- _Exercise brief_: Reproduce the first line and every line after it, exactly, through the one containing "SHARP_ANGLE = np.radians(50.0)". Leave out the rest.

★ ★ ★ ★ ★

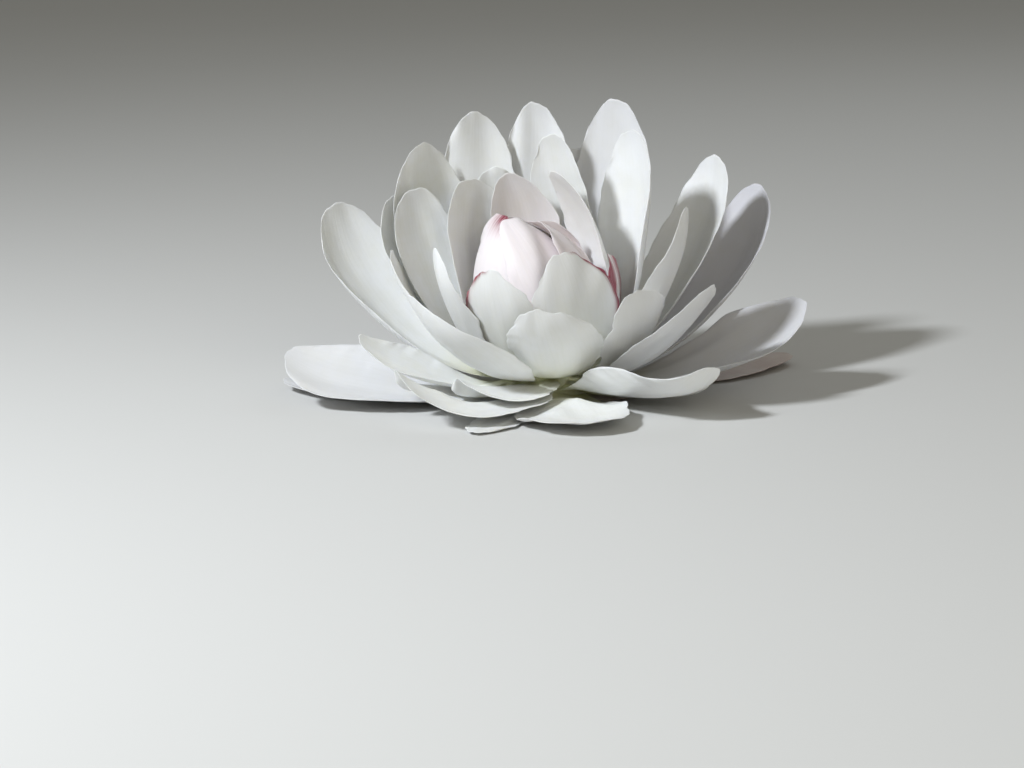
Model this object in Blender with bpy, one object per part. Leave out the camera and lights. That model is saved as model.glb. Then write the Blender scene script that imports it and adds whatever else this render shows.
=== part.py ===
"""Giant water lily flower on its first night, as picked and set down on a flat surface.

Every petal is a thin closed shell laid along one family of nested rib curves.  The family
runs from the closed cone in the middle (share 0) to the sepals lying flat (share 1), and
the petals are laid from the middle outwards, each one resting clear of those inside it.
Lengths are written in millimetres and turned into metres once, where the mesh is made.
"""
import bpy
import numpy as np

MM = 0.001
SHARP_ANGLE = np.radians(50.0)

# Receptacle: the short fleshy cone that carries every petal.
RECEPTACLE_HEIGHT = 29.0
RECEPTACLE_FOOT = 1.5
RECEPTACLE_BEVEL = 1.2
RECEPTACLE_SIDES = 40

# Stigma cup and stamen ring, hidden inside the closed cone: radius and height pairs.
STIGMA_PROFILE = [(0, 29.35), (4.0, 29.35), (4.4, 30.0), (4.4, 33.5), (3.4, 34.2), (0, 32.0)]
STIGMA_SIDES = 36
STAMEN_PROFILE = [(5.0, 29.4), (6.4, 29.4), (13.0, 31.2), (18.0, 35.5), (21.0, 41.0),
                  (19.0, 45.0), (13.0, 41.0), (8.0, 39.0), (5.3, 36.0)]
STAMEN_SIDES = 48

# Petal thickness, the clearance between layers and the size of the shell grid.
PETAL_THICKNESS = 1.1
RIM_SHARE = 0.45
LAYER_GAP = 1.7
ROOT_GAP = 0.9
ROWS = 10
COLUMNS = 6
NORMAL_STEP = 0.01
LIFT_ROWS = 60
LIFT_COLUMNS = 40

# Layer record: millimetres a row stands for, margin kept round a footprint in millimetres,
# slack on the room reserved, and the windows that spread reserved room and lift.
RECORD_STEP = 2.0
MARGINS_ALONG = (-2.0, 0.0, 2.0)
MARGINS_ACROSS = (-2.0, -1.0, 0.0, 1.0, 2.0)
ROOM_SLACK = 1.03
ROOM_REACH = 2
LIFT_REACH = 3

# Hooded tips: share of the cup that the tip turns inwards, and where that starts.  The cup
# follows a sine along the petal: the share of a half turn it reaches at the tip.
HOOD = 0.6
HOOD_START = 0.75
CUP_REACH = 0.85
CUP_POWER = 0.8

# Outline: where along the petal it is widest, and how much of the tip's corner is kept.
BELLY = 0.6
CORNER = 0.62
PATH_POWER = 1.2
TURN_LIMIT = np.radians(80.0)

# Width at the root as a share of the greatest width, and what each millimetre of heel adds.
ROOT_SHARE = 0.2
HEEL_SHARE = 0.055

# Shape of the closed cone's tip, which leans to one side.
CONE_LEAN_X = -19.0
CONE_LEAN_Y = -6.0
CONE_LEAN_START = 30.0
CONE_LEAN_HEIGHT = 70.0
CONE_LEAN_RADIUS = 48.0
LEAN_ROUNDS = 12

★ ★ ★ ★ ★

- _Full output_:
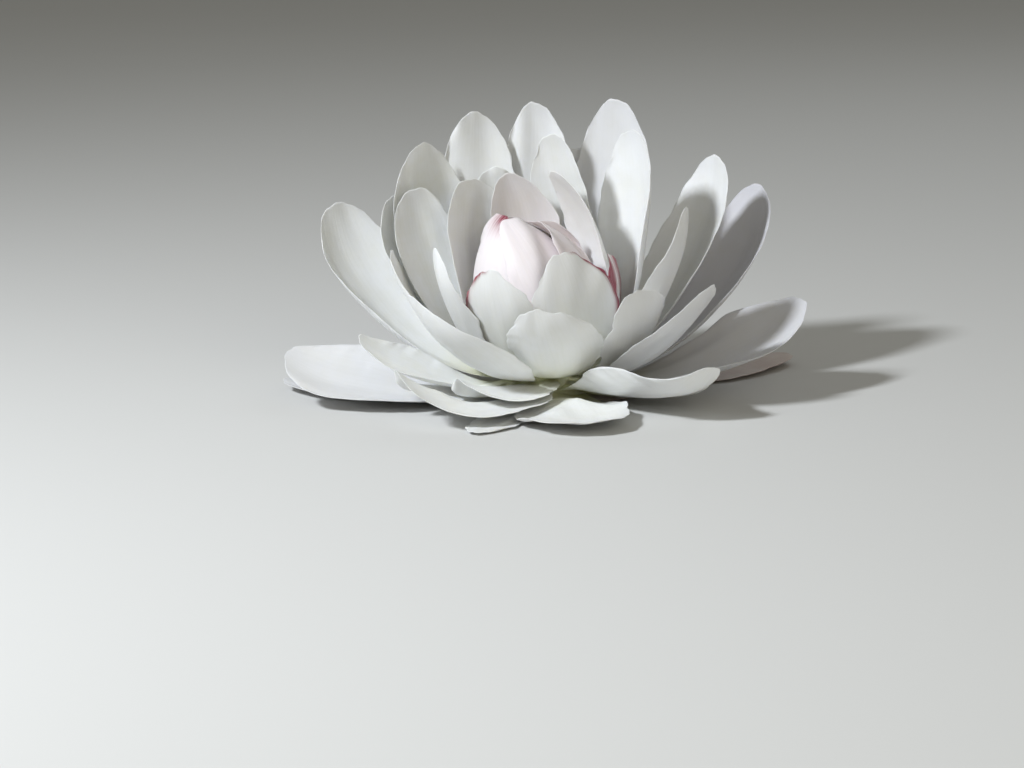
Model this object in Blender with bpy, one object per part. Leave out the camera and lights. That model is saved as model.glb. Then write the Blender scene script that imports it and adds whatever else this render shows.
=== part.py ===
"""Giant water lily flower on its first night, as picked and set down on a flat surface.

Every petal is a thin closed shell laid along one family of nested rib curves.  The family
runs from the closed cone in the middle (share 0) to the sepals lying flat (share 1), and
the petals are laid from the middle outwards, each one resting clear of those inside it.
Lengths are written in millimetres and turned into metres once, where the mesh is made.
"""
import bpy
import numpy as np

MM = 0.001
SHARP_ANGLE = np.radians(50.0)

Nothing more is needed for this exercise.